Sometimes, stevedores may also play a role in the shortage of dry bulk cargo. Their actions or omissions may result in cargo mishandling, which could cause cargo spillage on the quay or in the water, especially when cargo is unloaded by grabs. Shortages may also occur due to pilferage by stevedores.
Another common reason for shortage claims is entering incorrect information on the bill of lading.
To prevent such misfortunes, a popular precautionary measure is to seal the vessel’s holds by putting seals on the hatches and issuing the respective certificates upon completion of loading (when sealing) and in the port of discharge (when unsealing). This provides evidence that the holds were secured and any access to them was barred during the voyage.
Seal numbers and location should be recorded and a sealing certificate issued by an independent surveyor. At the discharge port, unsealing should also be witnessed by an independent surveyor, who verifies that the seals were not tampered with. An unsealing certificate should also be issued. Ideally, hatch sealing and unsealing should be witnessed by a representative of the charterers or cargo interests who should also sign the respective certificates.
The ”trade allowance”
MS Amlin noted that it was often assumed in the industry that carriers can benefit from a customary trade allowance in relation to the carriage of bulk cargoes.
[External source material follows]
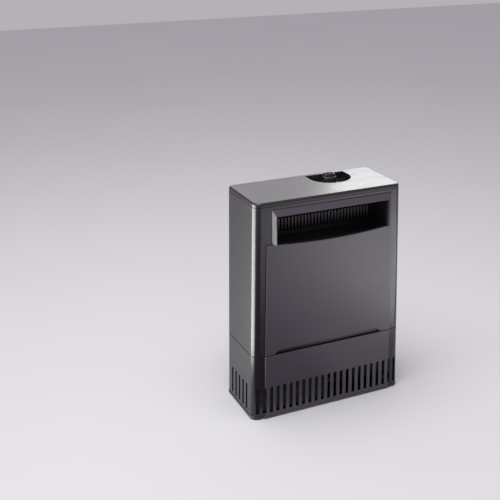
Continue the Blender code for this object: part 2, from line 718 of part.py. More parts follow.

Parties therefore often assume that they are always protected for shortage of cargo as long as it does not exceed 0.5% of the quantities stated on the bill of lading. However, MS Amlin warned that this was not guaranteed, as the recognition and application of a specific trade allowance and the method of determining its amount depend on the applicable law and jurisdiction, and these could differ significantly from one case to another. “For this reason, it is unwise to assume that a 0.5% trade allowance would always be applicable”, said MS Amlin.